No, he never says that. Feel free to cite something from Kant’s writing, or the SEP or something. I may be wrong, but I just read though the Aesthetic again, and I couldn’t find anything that would support your claim.
EDIT: I did find one passage that mentions imagination:
I’ve edited my post accordingly, but my point remains the same. Notice that Kant does not mention the flatness of space, nor is it at all obvious that he’s inferring anything from our inability to imagine the non-existence of space. END EDIT.

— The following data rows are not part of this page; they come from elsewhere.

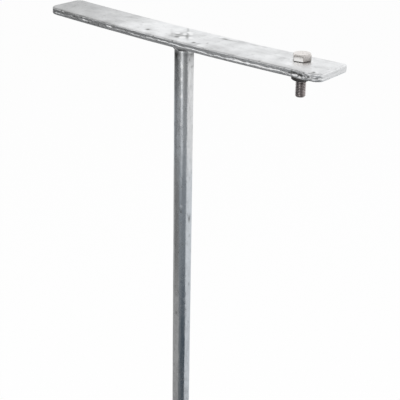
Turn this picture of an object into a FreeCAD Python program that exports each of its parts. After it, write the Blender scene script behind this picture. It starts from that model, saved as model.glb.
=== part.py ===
# Ground rod with a welded flat bar across its top and a bolted earth terminal.
# A round pointed rod is driven into the soil. The flat bar takes the blows and serves as
# a handle, and the bolt near one end of it takes the earth wire's cable lug.
# Rod, bar and weld are hot-dip galvanised steel, and the fasteners are stainless steel.
import FreeCAD, Part
import math
import os
from FreeCAD import Vector

os.makedirs("parts", exist_ok=True)

# Lengths are in millimetres and angles in degrees.
# The origin is on the rod's axis at the top of its free round shank, where the weld ends.
# +X runs along the flat bar towards the terminal bolt, and +Z runs up, away from the point.

# Round rod
ROD_DIAMETER = 16.0
ROD_LENGTH = 1000.0  # from the bar's underside to the tip
POINT_ANGLE = 30.0  # between the point's opposite sides
TIP_RADIUS = 1.5

# Flat bar
BAR_LENGTH = 284.0
BAR_WIDTH = 37.0
BAR_THICKNESS = 6.0
BAR_BOW_RADIUS = 5500.0  # of its underside: both ends bend up a little
BAR_EDGE_RADIUS = 1.2  # of the rolled edges all round

# Radii of the bar's hand-cut corners, seen from above. The front is towards -Y
FRONT_CORNER_AT_BOLT = 7.0
BACK_CORNER_AT_BOLT = 2.5
FRONT_CORNER_AT_FREE_END = 8.0
BACK_CORNER_AT_FREE_END = 6.0

# Fillet weld between the rod and the bar's underside
WELD_ROD_LEG = 5.5  # down the rod
WELD_BAR_LEG = 3.5  # out along the bar
WELD_FUSION = 1.2  # how deep the weld has melted into the rod's side at the bar
WELD_CROWN = 0.4  # how far the bead bulges past a straight line between its toes

# Place of the terminal bolt on the bar
BOLT_FROM_END = 31.7  # along the middle of the bar's thickness
BOLT_FROM_BACK_EDGE = 13.0
HOLE_CLEARANCE = 0.5  # between the bolt and the bar's hole, on the radius

# Thread and hexagon that the bolt and its nut share
THREAD_DIAMETER = 8.0
THREAD_PITCH = 1.25
HEX_WIDTH = 13.0  # across the flats
HEX_CHAMFER_ANGLE = 30.0
HEX_FACE_SHARE = 0.95  # diameter of the flat face inside the chamfer, over the hexagon's width

# Hexagon bolt
BOLT_LENGTH = 28.0  # under the head
HEAD_HEIGHT = 5.3
HEAD_COLLAR_DIAMETER = 11.8  # of the round bearing face under the hexagon
HEAD_COLLAR_HEIGHT = 0.4
HEAD_NECK = 0.4  # width and height of the cone that strengthens the shank under the head
HEAD_TURN = -50.0  # direction of one corner, seen from above
SEAT_GAP = 0.01  # keeps the flat bearing face clear of the bowed top of the bar

# Nut, and the split spring washer between it and the bar
NUT_HEIGHT = 6.8
NUT_TURN = -20.0
NUT_MOUTH_DIAMETER = 8.6  # of the countersinks at the thread's ends
NUT_MOUTH_ANGLE = 120.0
SPRING_BORE = 8.2
SPRING_SECTION_WIDTH = 3.2
SPRING_THICKNESS = 2.2
SPRING_SPLIT = 1.0
SPRING_SPLIT_SLANT = 25.0
SPRING_SPLIT_DIRECTION = 200.0  # seen from above

# Values that follow from the sizes above
ROD_RADIUS = ROD_DIAMETER / 2
BAR_UNDERSIDE = WELD_ROD_LEG
BAR_MIDDLE_HEIGHT = BAR_UNDERSIDE + BAR_THICKNESS / 2
BAR_TOP = BAR_UNDERSIDE + BAR_THICKNESS
BOW_CENTRE = Vector(0, 0, BAR_UNDERSIDE + BAR_BOW_RADIUS)
BAR_MIDDLE_RADIUS = BAR_BOW_RADIUS - BAR_THICKNESS / 2
BOLT_TILT = math.degrees((BAR_LENGTH / 2 - BOLT_FROM_END) / BAR_MIDDLE_RADIUS)
THREAD_RADIUS = THREAD_DIAMETER / 2
THREAD_ROOT_RADIUS = THREAD_RADIUS - 0.6134 * THREAD_PITCH  # ISO metric thread form
THREAD_PITCH_RADIUS = THREAD_RADIUS - 0.3248 * THREAD_PITCH
HEX_CORNER_RADIUS = HEX_WIDTH / math.sqrt(3)
HEX_FACE_RADIUS = HEX_FACE_SHARE * HEX_WIDTH / 2

# Heights in the bolt's own frame, whose zero is the bar's top
SPRING_TOP = -BAR_THICKNESS
NUT_TOP = SPRING_TOP - SPRING_THICKNESS
NUT_BOTTOM = NUT_TOP - NUT_HEIGHT

UP = Vector(0, 0, 1)
ACROSS = Vector(0, 1, 0)
AXIS_FOOT = Vector(0, 0, 0)


def tan(angle):
    return math.tan(math.radians(angle))


def at(radius, height):
    """A point of a turned profile."""
    return Vector(radius, 0, height)


def lines(points):
    """Straight edges from each point to the next."""
    return [Part.LineSegment(a, b).toShape() for a, b in zip(points, points[1:])]


def turned(edges):
    """The solid that a closed profile sweeps about the Z axis."""
    return Part.Face(Part.Wire(edges)).revolve(AXIS_FOOT, UP, 360)


def turned_polygon(points):
    return turned(lines(points + points[:1]))


def hexagonal_prism(bottom, top, turn):
    corners = []
    for i in range(7):
        angle = math.radians(turn + 60 * i)
        corner = Vector(math.cos(angle), math.sin(angle), 0) * HEX_CORNER_RADIUS
        corners.append(corner + Vector(0, 0, bottom))
    return Part.Face(Part.makePolygon(corners)).extrude(Vector(0, 0, top - bottom))


def chamfered_blank(bottom, top, both_ends):
    """A turned disc whose chamfers cut the hexagon's corners back to round arcs."""
    rim = HEX_CORNER_RADIUS + 1
    drop = (rim - HEX_FACE_RADIUS) * tan(HEX_CHAMFER_ANGLE)
    outline = [at(0, top), at(HEX_FACE_RADIUS, top), at(rim, top - drop)]
    if both_ends:
        outline += [at(rim, bottom + drop), at(HEX_FACE_RADIUS, bottom)]
    else:
        outline += [at(rim, bottom)]
    return turned_polygon(outline + [at(0, bottom)])


def seated_on_bar(shape):
    """Move a piece from the bolt's own frame to its place on the bowed bar."""
    placed = shape.copy()
    placed.translate(Vector(0, BAR_WIDTH / 2 - BOLT_FROM_BACK_EDGE, BAR_TOP))
    placed.rotate(BOW_CENTRE, ACROSS, -BOLT_TILT)
    return placed


def is_upright(edge):
    along = edge.Vertexes[-1].Point - edge.Vertexes[0].Point
    return abs(along.z) > max(abs(along.x), abs(along.y))


def with_round_corner(bar, along, across, radius):
    """Round the corner that lies furthest towards the given directions of X and Y."""
    def reach(edge):
        return along * edge.CenterOfMass.x + across * edge.CenterOfMass.y

    corner = max((e for e in bar.Edges if is_upright(e)), key=reach)
    return bar.makeFillet(radius, [corner])


def make_bar():
    """A flat section swept along a shallow arc, with rounded corners and rolled edges."""
    side = BAR_WIDTH / 2
    section = Part.makePolygon([
        Vector(0, -side, BAR_UNDERSIDE),
        Vector(0, side, BAR_UNDERSIDE),
        Vector(0, side, BAR_TOP),
        Vector(0, -side, BAR_TOP),
        Vector(0, -side, BAR_UNDERSIDE),
    ])
    sweep = math.degrees(BAR_LENGTH / BAR_MIDDLE_RADIUS)
    start = Part.Face(section)
    start.rotate(BOW_CENTRE, ACROSS, sweep / 2)
    bar = start.revolve(BOW_CENTRE, -ACROSS, sweep)
    bar = with_round_corner(bar, 1, -1, FRONT_CORNER_AT_BOLT)
    bar = with_round_corner(bar, 1, 1, BACK_CORNER_AT_BOLT)
    bar = with_round_corner(bar, -1, -1, FRONT_CORNER_AT_FREE_END)
    bar = with_round_corner(bar, -1, 1, BACK_CORNER_AT_FREE_END)
    bar = bar.makeFillet(BAR_EDGE_RADIUS, [e for e in bar.Edges if not is_upright(e)])
    hole = Part.makeCylinder(
        THREAD_RADIUS + HOLE_CLEARANCE, 3 * BAR_THICKNESS, at(0, -2 * BAR_THICKNESS), UP
    )
    return bar.cut(seated_on_bar(hole))


def fused_radius(height):
    """Radius of the rod where the weld has melted into it, which goes on inside the bar."""
    return ROD_RADIUS - WELD_FUSION * height / WELD_ROD_LEG


def make_rod(bar):
    """The round rod: its welded end, its straight shank and its blunt conical point."""
    tip = BAR_UNDERSIDE - ROD_LENGTH
    slope = math.radians(POINT_ANGLE / 2)
    nose_side = at(TIP_RADIUS * math.cos(slope), tip + TIP_RADIUS * (1 - math.sin(slope)))
    shoulder = nose_side.z + (ROD_RADIUS - nose_side.x) / math.tan(slope)
    halfway = (math.pi / 2 + slope) / 2
    nose_middle = at(
        TIP_RADIUS * math.cos(halfway), tip + TIP_RADIUS * (1 - math.sin(halfway))
    )
    edges = lines([
        at(0, tip),
        at(0, BAR_MIDDLE_HEIGHT),
        at(fused_radius(BAR_MIDDLE_HEIGHT), BAR_MIDDLE_HEIGHT),
        at(ROD_RADIUS, 0),
        at(ROD_RADIUS, shoulder),
        nose_side,
    ])
    edges.append(Part.Arc(nose_side, nose_middle, at(0, tip)).toShape())
    return turned(edges).cut(bar)


def make_weld():
    """A fillet bead all round the rod, with a slightly crowned face."""
    rod_toe = at(ROD_RADIUS, 0)
    bar_toe = at(ROD_RADIUS + WELD_BAR_LEG, BAR_UNDERSIDE)
    outwards = at(WELD_ROD_LEG, -WELD_BAR_LEG).normalize()
    crown = (rod_toe + bar_toe) / 2 + outwards * WELD_CROWN
    edges = lines([bar_toe, at(fused_radius(BAR_UNDERSIDE), BAR_UNDERSIDE), rod_toe])
    edges.append(Part.Arc(rod_toe, crown, bar_toe).toShape())
    return turned(edges)


def make_bolt():
    """A hexagon bolt. Inside the nut its thread is drawn at the pitch line, where the two meet."""
    hexagon = hexagonal_prism(HEAD_COLLAR_HEIGHT, HEAD_HEIGHT, HEAD_TURN)
    head = hexagon.common(chamfered_blank(HEAD_COLLAR_HEIGHT, HEAD_HEIGHT, False))
    collar = HEAD_COLLAR_DIAMETER / 2
    end = THREAD_RADIUS - THREAD_ROOT_RADIUS
    shank = turned_polygon([
        at(THREAD_RADIUS + HEAD_NECK, 0),
        at(THREAD_RADIUS, -HEAD_NECK),
        at(THREAD_RADIUS, NUT_TOP),
        at(THREAD_PITCH_RADIUS, NUT_TOP),
        at(THREAD_PITCH_RADIUS, NUT_BOTTOM),
        at(THREAD_RADIUS, NUT_BOTTOM),
        at(THREAD_RADIUS, end - BOLT_LENGTH),
        at(THREAD_ROOT_RADIUS, -BOLT_LENGTH),
        at(0, -BOLT_LENGTH),
        at(0, HEAD_HEIGHT / 2),
        at(collar, HEAD_HEIGHT / 2),
        at(collar, 0),
    ])
    bolt = shank.fuse(head).removeSplitter()
    bolt.translate(Vector(0, 0, SEAT_GAP))
    return seated_on_bar(bolt)


def make_nut():
    blank = hexagonal_prism(NUT_BOTTOM, NUT_TOP, NUT_TURN)
    blank = blank.common(chamfered_blank(NUT_BOTTOM, NUT_TOP, True))
    mouth = NUT_MOUTH_DIAMETER / 2
    depth = (mouth - THREAD_PITCH_RADIUS) / tan(NUT_MOUTH_ANGLE / 2)
    bore = turned_polygon([
        at(0, NUT_TOP),
        at(mouth, NUT_TOP),
        at(THREAD_PITCH_RADIUS, NUT_TOP - depth),
        at(THREAD_PITCH_RADIUS, NUT_BOTTOM + depth),
        at(mouth, NUT_BOTTOM),
        at(0, NUT_BOTTOM),
    ])
    return seated_on_bar(blank.cut(bore))


def make_spring_washer():
    """A coil of one turn, pressed flat, with a slanting split."""
    bore = SPRING_BORE / 2
    rim = bore + SPRING_SECTION_WIDTH
    ring = turned_polygon([
        at(bore, SPRING_TOP),
        at(rim, SPRING_TOP),
        at(rim, NUT_TOP),
        at(bore, NUT_TOP),
    ])
    reach = 2 * rim
    middle = (SPRING_TOP + NUT_TOP) / 2
    split = Part.makeBox(reach, SPRING_SPLIT, 4 * SPRING_THICKNESS)
    split.translate(Vector(0, -SPRING_SPLIT / 2, middle - 2 * SPRING_THICKNESS))
    split.rotate(at(0, middle), Vector(1, 0, 0), SPRING_SPLIT_SLANT)
    split.rotate(AXIS_FOOT, UP, SPRING_SPLIT_DIRECTION)
    return seated_on_bar(ring.cut(split))


bar = make_bar()
pieces = {
    "rod": make_rod(bar),
    "cross_bar": bar,
    "weld_bead": make_weld(),
    "terminal_bolt": make_bolt(),
    "spring_washer": make_spring_washer(),
    "terminal_nut": make_nut(),
}
for name, shape in pieces.items():
    shape.exportStep(os.path.join("parts", name + ".step"))
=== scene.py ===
# Ground rod with a flat bar welded across its top and a bolted earth terminal near one end.
# Rod, bar and weld carry an uneven coat of hot-dip zinc, and the fasteners are stainless steel.
# Lengths are in metres where nothing else is said, in the frame of the solids: +Z runs up along
# the rod from the top of its free shank, and +X along the bar towards the terminal bolt.
import math

import bmesh
import bpy
import numpy as np
from bpy.props import FloatProperty, FloatVectorProperty, IntProperty, PointerProperty
from mathutils import Matrix, Vector, noise


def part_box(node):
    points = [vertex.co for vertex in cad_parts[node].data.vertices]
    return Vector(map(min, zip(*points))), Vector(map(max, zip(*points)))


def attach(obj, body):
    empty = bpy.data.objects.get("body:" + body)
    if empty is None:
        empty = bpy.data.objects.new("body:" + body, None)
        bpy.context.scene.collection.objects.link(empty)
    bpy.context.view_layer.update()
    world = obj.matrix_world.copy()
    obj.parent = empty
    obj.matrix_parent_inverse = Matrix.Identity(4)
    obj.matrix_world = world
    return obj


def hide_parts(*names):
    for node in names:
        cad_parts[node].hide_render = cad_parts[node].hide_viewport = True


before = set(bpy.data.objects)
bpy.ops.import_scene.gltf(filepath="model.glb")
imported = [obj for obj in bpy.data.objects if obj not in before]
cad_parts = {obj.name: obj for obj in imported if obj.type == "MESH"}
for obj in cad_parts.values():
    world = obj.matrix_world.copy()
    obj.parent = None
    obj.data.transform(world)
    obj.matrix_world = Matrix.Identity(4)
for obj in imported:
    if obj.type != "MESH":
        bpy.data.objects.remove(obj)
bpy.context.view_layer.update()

bl_info = {
    "name": "Ground Rod",
    "version": (1, 0, 0),
    "blender": (4, 5, 0),
    "location": "View3D > Sidebar > Ground Rod",
    "description": "Builds a galvanised ground rod with a cross bar and an earth terminal",
    "category": "Add Mesh",
}

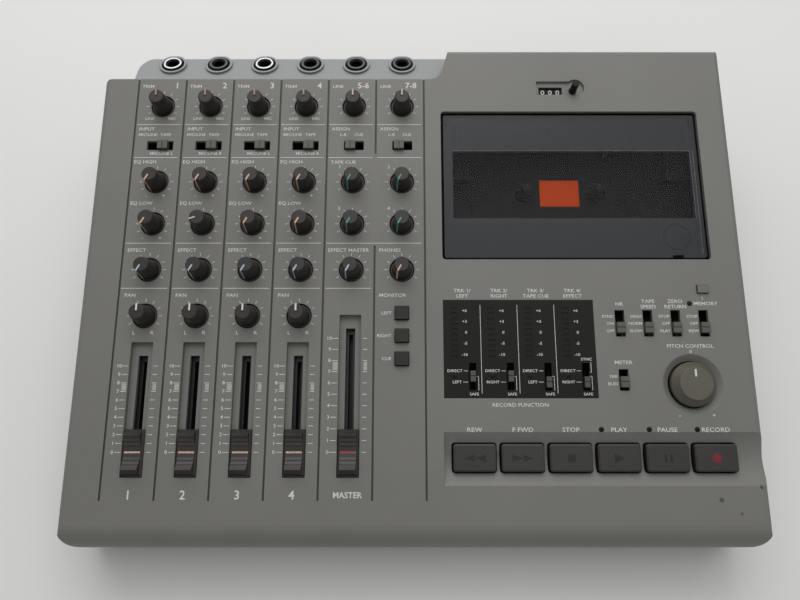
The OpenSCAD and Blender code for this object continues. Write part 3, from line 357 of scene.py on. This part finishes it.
caseLooks = {
    "case": {"dark": "#6F6E69", "light": "#7A7973", "rubbed": "#96958C", "rough": 0.5, "grainMm": 0.9,
             "cloudMm": 60, "edgeMm": 0.5, "wear": 0.35, "bump": 0.35},
    "base": {"dark": "#5A5954", "light": "#63625C", "rubbed": "#83827A", "rough": 0.55, "grainMm": 0.9,
             "cloudMm": 60, "edgeMm": 0.4, "wear": 0.3, "bump": 0.4},
    "knob": {"dark": "#27221F", "light": "#322C28", "rubbed": "#544E47", "rough": 0.45, "gloss": 0.4,
             "grainMm": 0.5, "cloudMm": 9, "edgeMm": 0.35, "wear": 0.45, "bump": 0.2},
    "pitch": {"dark": "#535043", "light": "#5D5A4B", "rubbed": "#858273", "rough": 0.38, "grainMm": 0.5,
              "cloudMm": 14, "edgeMm": 0.4, "wear": 0.6, "bump": 0.15},
    "fader": {"dark": "#2D2B27", "light": "#383530", "rubbed": "#5E5B53", "rough": 0.42, "grainMm": 0.5,
              "cloudMm": 8, "edgeMm": 0.35, "wear": 0.5, "bump": 0.2},
    "cap": {"dark": "#4B4A44", "light": "#55544D", "rubbed": "#76746B", "rough": 0.45, "grainMm": 0.5,
            "cloudMm": 6, "edgeMm": 0.3, "wear": 0.5, "bump": 0.2},
    "recordCap": {"dark": "#3E3D38", "light": "#494842", "rubbed": "#68675E", "rough": 0.45, "grainMm": 0.5,
                  "cloudMm": 6, "edgeMm": 0.3, "wear": 0.5, "bump": 0.2},
    "button": {"dark": "#24231F", "light": "#2B2A26", "rubbed": "#4E4C45", "rough": 0.5, "gloss": 0.3,
               "grainMm": 0.5, "cloudMm": 7, "edgeMm": 0.35, "wear": 0.4, "bump": 0.2},
    "key": {"dark": "#282724", "light": "#302E2A", "rubbed": "#575550", "rough": 0.42, "grainMm": 0.6,
            "cloudMm": 16, "edgeMm": 0.5, "wear": 0.4, "bump": 0.2},
    "tray": {"dark": "#0F0F10", "light": "#161617", "rubbed": "#252527", "rough": 0.6, "grainMm": 0.35,
             "cloudMm": 20, "edgeMm": 0.4, "wear": 0.3, "bump": 0.01, "gloss": 0.15},
    "face": {"dark": "#1D1C19", "light": "#22211D", "rubbed": "#3A3934", "rough": 0.55, "grainMm": 0.4,
             "cloudMm": 18, "edgeMm": 0.2, "wear": 0.2, "bump": 0.06, "gloss": 0.15},
    "black": {"dark": "#0B0B0B", "light": "#101010", "rubbed": "#232323", "rough": 0.5, "grainMm": 0.5,
              "cloudMm": 10, "edgeMm": 0.3, "wear": 0.3, "bump": 0.12, "gloss": 0.25},
    "rubber": {"dark": "#1B1B1A", "light": "#242423", "rubbed": "#3C3B39", "rough": 0.85, "grainMm": 0.7,
               "cloudMm": 8, "edgeMm": 0.5, "wear": 0.4, "bump": 0.5},
    "sticker": {"dark": "#F05000", "light": "#F85A00", "rubbed": "#FA7A30", "rough": 0.8, "grainMm": 0.4,
                "cloudMm": 9, "edgeMm": 0.1, "wear": 0.1, "bump": 0.05, "gloss": 0.1},
    "lamp": {"dark": "#0E0B0A", "light": "#15100F", "rubbed": "#241917", "rough": 0.3, "grainMm": 0.4,
             "cloudMm": 3, "edgeMm": 0.1, "wear": 0.2, "bump": 0.03, "gloss": 0.15},
    "board": {"dark": "#33583A", "light": "#3D6844", "rubbed": "#5E8A63", "rough": 0.4, "grainMm": 1.2,
              "cloudMm": 12, "edgeMm": 0.2, "wear": 0.2, "bump": 0.3},
}


# Under the panel, what stands on the green boards is black: pots, slides and switches
boardParts = {"above": -0.01895, "colour": "#1C1B19"}


def boardsAndParts(tree, place, colour):
    height = addNode(tree, "ShaderNodeSeparateXYZ", {"Vector": onPanel(tree, place)}).outputs["Z"]
    above = calculated(tree, "GREATER_THAN", height, boardParts["above"])
    return mixColours(tree, above, colour, hexColour(boardParts["colour"]))


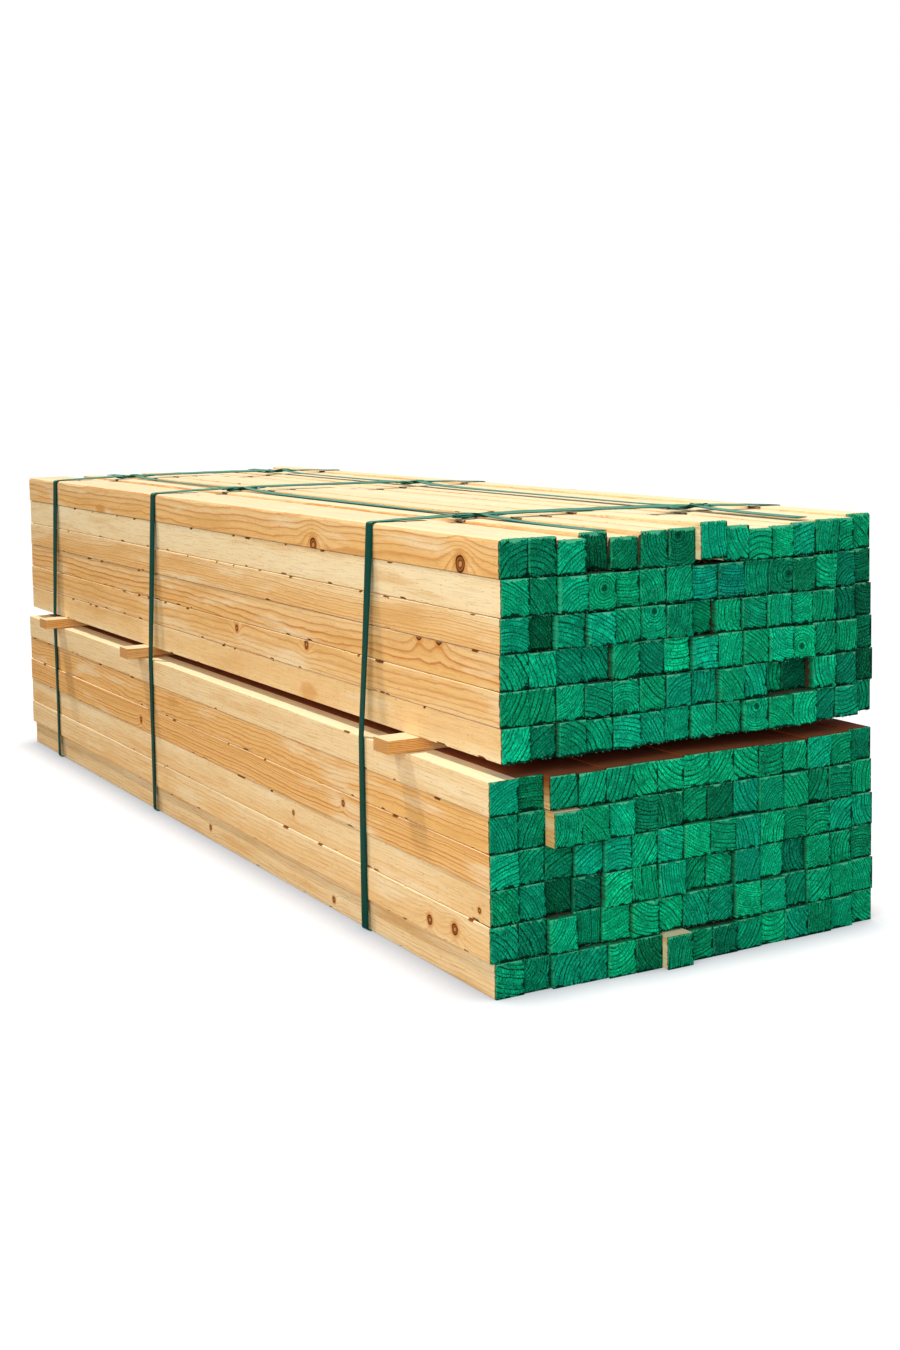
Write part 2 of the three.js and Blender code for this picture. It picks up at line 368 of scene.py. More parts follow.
# %% Colour of the wood
SAPWOOD = ("#fde6b6", "#e39b4d")  # early and late wood
HEARTWOOD = ("#f3bf74", "#bf6a2b")
HEART_RADIUS = (88, 52)  # millimetres from the pith, where heartwood begins
WOOD_COATS = (  # colour, size of its noise in mm and how fine it is, then where it shows and how much
    ("#e2a960", (240, 30, 30), 3.0, 0.5, 0.75, 0.6),  # blotches
    ("#ffecc4", (240, 30, 30), 3.0, 0.47, 0.3, 0.5),  # pale blotches
    ("#c98a45", FIBRE, 3.0, 0.5, 0.3, 0.34),  # streaks
    ("#9c5f25", (14, 1.0, 1.0), 0.0, 0.69, 0.8, 0.5),  # resin ducts
)
KNOT_COATS = (  # colour, where it begins and is full in knot radii, and how much of it
    ("#cf8238", 2.1, 1.0, 0.7),  # halo
    ("#4a240c", 1.12, 1.0, 1.0),  # bark
    ("#9a5a28", 0.92, 0.78, 1.0),  # branch
    ("#4a240c", 0.6, 0.52, 0.7),  # its own ring
    ("#c98d51", 0.45, 0.3, 1.0),  # core
)
RESIN_STAIN = "#d8964a"
BARK = "#855022"
PAINTED_NOTCH_SHADE = "#33200f"
END_GRAIN = "#c79358"
PAINTED_TOP_HIGHLIGHT = "#fff2d2"
DIM_BROWN_AND_PAINTED_SHADE = "#8c380c"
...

You gave Kant’s views about space as an example of someone saying ‘because we can’t imagine it otherwise, the world must be such and such’. Kant never says this. What he says is that the principles of geometry are not derived simply from the analysis of terms, nor are they empirical. Kant is very, very, explicit...almost annoyingly repetitive, that he is not talking about the world, but about our perceptive faculties. And if indeed we cannot imagine x, that does seem to me to be a good basis from which to draw some conclusions about our perceptive faculties.
I have no idea what Kant would say about whether or not we can imagine non-Euclidian space (I have no idea myself if we can) but the matter is complicated because ‘imagination’ is a technical term in his philosophy. He thought space was an infinite Euclidian magnitude, but Euclidian geometry was the only game in town at the time.
Anyway he’s not a good example. As I said before, I don’t mean to dispute the point the example was meant to illustrate. I just wanted to point out that this is an incorrect view of Kant’s claims about space. It’s not really very important what he thought about space though.